** Start of MATERIAL PROVIDED **

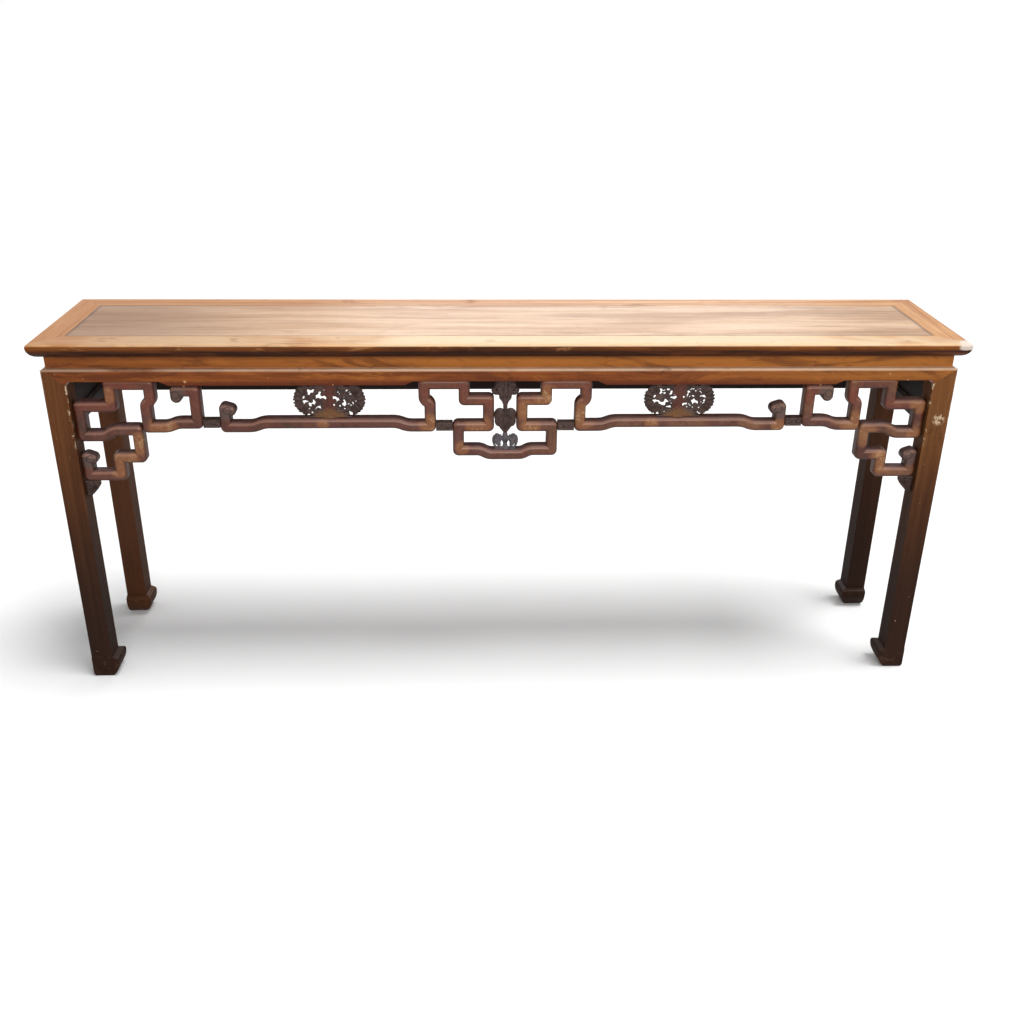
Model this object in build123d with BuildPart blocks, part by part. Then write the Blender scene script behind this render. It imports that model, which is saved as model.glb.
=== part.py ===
"""Long narrow altar table of Chinese form: a mitred frame-and-panel top, a recessed waist, aprons
mitred into four straight legs with inward hoof feet, and a mitred fret frieze with carved blossoms.

Millimetres, +X along the length, +Y to the back, +Z up, origin on the floor under the centre.
"""
from build123d import *
import os

# ---- overall ----
LENGTH = 2110.0
DEPTH = 400.0
HEIGHT = 870.0

# ---- top frame and its floating panel ----
TOP_THICK = 34.0
RAIL_WIDE = 66.0
TOP_ROUND = 8.0          # radius of the upper arris of the frame
MOULD_IN = 22.0          # how far the rounded underside of the moulding runs in
PANEL_THICK = 18.0
BOARD_COUNT = 3
TONGUE_THICK = 6.0       # tongues on the boards' ends and edges
TONGUE_LONG = 7.0
TONGUE_ABOVE = 8.0       # wood left above each tongue
BATTEN_COUNT = 4
BATTEN_WIDE = 34.0
BATTEN_HIGH = 14.0
DOVETAIL_HIGH = 5.0
DOVETAIL_ROOT = 20.0
DOVETAIL_FLARE = 2.0     # each side
BATTEN_TENON_LONG = 14.0
BATTEN_TENON_HIGH = 8.0
MITRE_TENON_FROM = 18.0  # from the outer edge of the frame
MITRE_TENON_WIDE = 16.0
MITRE_TENON_THICK = 9.0
MITRE_TENON_LIFT = 10.0  # above the underside of the frame
MITRE_TENON_NOSE = 13.0

# ---- legs ----
LEG_SIDE = 52.0
LEG_INSET_X = 19.0       # outer face of the leg behind the end of the top
LEG_INSET_Y = 13.0
LEG_ARRIS = 3.0
LEG_TENON_SIDE = 18.0
LEG_TENON_HIGH = 14.0
HOOF_HIGH = 54.0
HOOF_OUT = 14.0          # how far the hoof turns in past the leg's inner faces
HOOF_LEDGE = 7.0
HOOF_TUCK = 5.0          # the foot's base is this much narrower than the leg
HOOF_HEEL = 2.5

# ---- waist and aprons ----
WAIST_HIGH = 27.0
WAIST_IN = 10.0
WAIST_TONGUE = 5.0
APRON_THICK = 26.0
APRON_HIGH = 38.0
APRON_ROUND = 7.0
APRON_LIFT = 9.0         # the raised stretches of the front apron's lower edge
APRON_COVE = 10.0        # curve from the apron down into the leg
LIFT_MIDDLE = 210.0      # half length of the raised stretch at the centre
LIFT_FROM_LEG = 207.0    # length of the raised stretch beside each leg
LIFT_RUN = 19.0

# ---- stretchers and frieze boards at the back and the ends ----
STRETCHER_DROP = 89.0    # its top below the aprons' lowest edge
STRETCHER_HIGH = 38.0
STRETCHER_DEEP = 26.0
STRETCHER_IN = 12.0
STRETCHER_ROUND = 6.0
STRETCHER_TENON_LONG = 16.0
STRETCHER_TENON_THICK = 10.0
STRETCHER_TENON_EDGE = 6.0
FRIEZE_BOARD_THICK = 8.0
FRIEZE_BOARD_IN = 21.0
FRIEZE_TONGUE = 5.0
SLOT_LONG = 46.0         # pierced slots in the end boards
SLOT_HIGH = 10.0
SLOT_OFF = 62.0
SLOT_LIFT = 18.0

# ---- frets ----
BAR = 26.0               # width of a fret bar in the plane of the frieze
BAR_DEEP = 28.0
BAR_ROUND = 10.0
FRET_IN = 12.0           # front of the frets behind the front of the legs
BEND_SHARE = 0.46        # of a step's sloping length, taken by each of its two bends
SPLINE_LONG = 16.0
SPLINE_WIDE = 12.0
SPLINE_THICK = 6.0
DOWEL_R = 3.0
DOWEL_LONG = 18.0

# upright bars of the corner frets, as distances from the leg's inner face
CORNER_POST_FROM_LEG = 87.0
STEPPED_POST_FROM_LEG = 164.0
HOOK_TIP_FROM_LEG = 235.0
HOOK_POST_FROM_LEG = 277.0
CURL_POST_FROM_LEG = 341.5
CURL_TIP_FROM_LEG = 354.0
STEPPED_POST_SHIFT = 12.0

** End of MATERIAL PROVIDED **

→ PROBLEM TO SOLVE:
Set down all of the data above, word for word.

→ TASK OUTPUT:
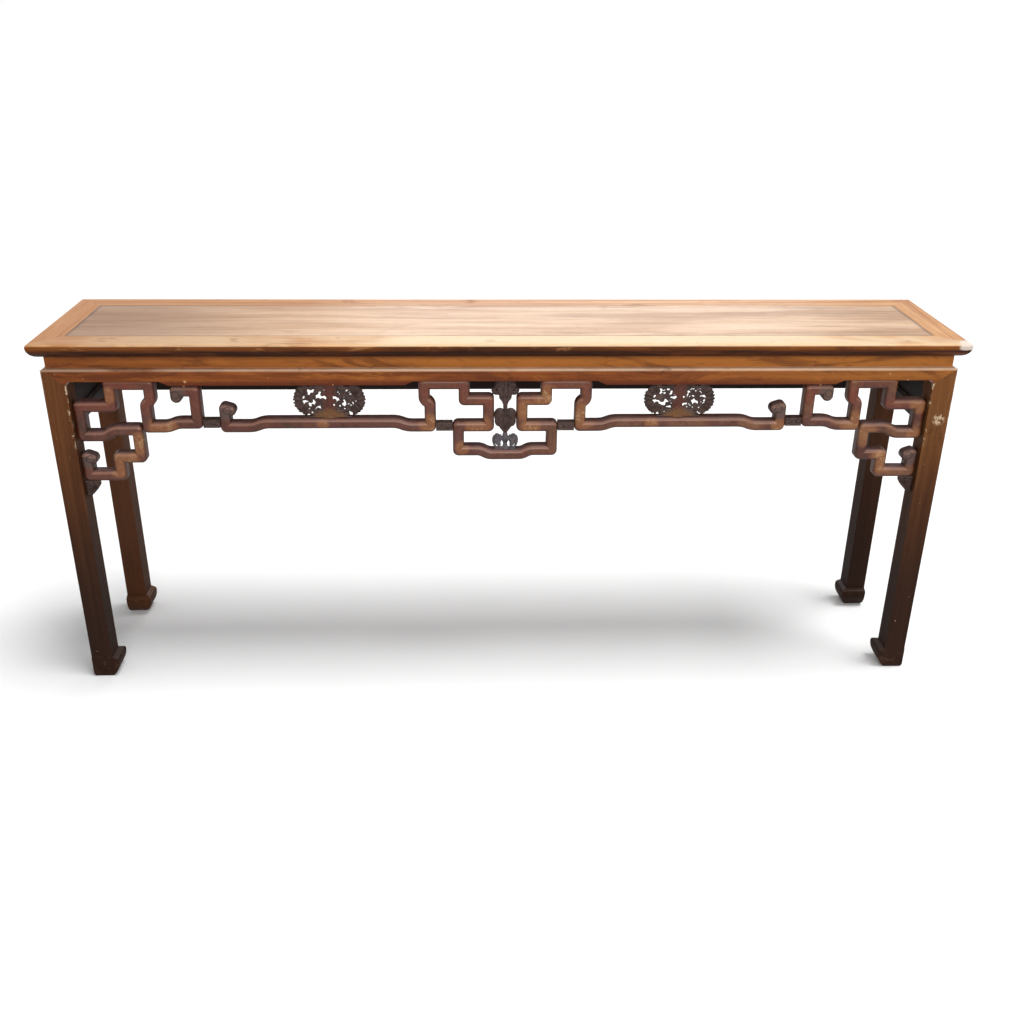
Model this object in build123d with BuildPart blocks, part by part. Then write the Blender scene script behind this render. It imports that model, which is saved as model.glb.
=== part.py ===
"""Long narrow altar table of Chinese form: a mitred frame-and-panel top, a recessed waist, aprons
mitred into four straight legs with inward hoof feet, and a mitred fret frieze with carved blossoms.

Millimetres, +X along the length, +Y to the back, +Z up, origin on the floor under the centre.
"""
from build123d import *
import os

# ---- overall ----
LENGTH = 2110.0
DEPTH = 400.0
HEIGHT = 870.0

# ---- top frame and its floating panel ----
TOP_THICK = 34.0
RAIL_WIDE = 66.0
TOP_ROUND = 8.0          # radius of the upper arris of the frame
MOULD_IN = 22.0          # how far the rounded underside of the moulding runs in
PANEL_THICK = 18.0
BOARD_COUNT = 3
TONGUE_THICK = 6.0       # tongues on the boards' ends and edges
TONGUE_LONG = 7.0
TONGUE_ABOVE = 8.0       # wood left above each tongue
BATTEN_COUNT = 4
BATTEN_WIDE = 34.0
BATTEN_HIGH = 14.0
DOVETAIL_HIGH = 5.0
DOVETAIL_ROOT = 20.0
DOVETAIL_FLARE = 2.0     # each side
BATTEN_TENON_LONG = 14.0
BATTEN_TENON_HIGH = 8.0
MITRE_TENON_FROM = 18.0  # from the outer edge of the frame
MITRE_TENON_WIDE = 16.0
MITRE_TENON_THICK = 9.0
MITRE_TENON_LIFT = 10.0  # above the underside of the frame
MITRE_TENON_NOSE = 13.0

# ---- legs ----
LEG_SIDE = 52.0
LEG_INSET_X = 19.0       # outer face of the leg behind the end of the top
LEG_INSET_Y = 13.0
LEG_ARRIS = 3.0
LEG_TENON_SIDE = 18.0
LEG_TENON_HIGH = 14.0
HOOF_HIGH = 54.0
HOOF_OUT = 14.0          # how far the hoof turns in past the leg's inner faces
HOOF_LEDGE = 7.0
HOOF_TUCK = 5.0          # the foot's base is this much narrower than the leg
HOOF_HEEL = 2.5

# ---- waist and aprons ----
WAIST_HIGH = 27.0
WAIST_IN = 10.0
WAIST_TONGUE = 5.0
APRON_THICK = 26.0
APRON_HIGH = 38.0
APRON_ROUND = 7.0
APRON_LIFT = 9.0         # the raised stretches of the front apron's lower edge
APRON_COVE = 10.0        # curve from the apron down into the leg
LIFT_MIDDLE = 210.0      # half length of the raised stretch at the centre
LIFT_FROM_LEG = 207.0    # length of the raised stretch beside each leg
LIFT_RUN = 19.0

# ---- stretchers and frieze boards at the back and the ends ----
STRETCHER_DROP = 89.0    # its top below the aprons' lowest edge
STRETCHER_HIGH = 38.0
STRETCHER_DEEP = 26.0
STRETCHER_IN = 12.0
STRETCHER_ROUND = 6.0
STRETCHER_TENON_LONG = 16.0
STRETCHER_TENON_THICK = 10.0
STRETCHER_TENON_EDGE = 6.0
FRIEZE_BOARD_THICK = 8.0
FRIEZE_BOARD_IN = 21.0
FRIEZE_TONGUE = 5.0
SLOT_LONG = 46.0         # pierced slots in the end boards
SLOT_HIGH = 10.0
SLOT_OFF = 62.0
SLOT_LIFT = 18.0

# ---- frets ----
BAR = 26.0               # width of a fret bar in the plane of the frieze
BAR_DEEP = 28.0
BAR_ROUND = 10.0
FRET_IN = 12.0           # front of the frets behind the front of the legs
BEND_SHARE = 0.46        # of a step's sloping length, taken by each of its two bends
SPLINE_LONG = 16.0
SPLINE_WIDE = 12.0
SPLINE_THICK = 6.0
DOWEL_R = 3.0
DOWEL_LONG = 18.0

# upright bars of the corner frets, as distances from the leg's inner face
CORNER_POST_FROM_LEG = 87.0
STEPPED_POST_FROM_LEG = 164.0
HOOK_TIP_FROM_LEG = 235.0
HOOK_POST_FROM_LEG = 277.0
CURL_POST_FROM_LEG = 341.5
CURL_TIP_FROM_LEG = 354.0
STEPPED_POST_SHIFT = 12.0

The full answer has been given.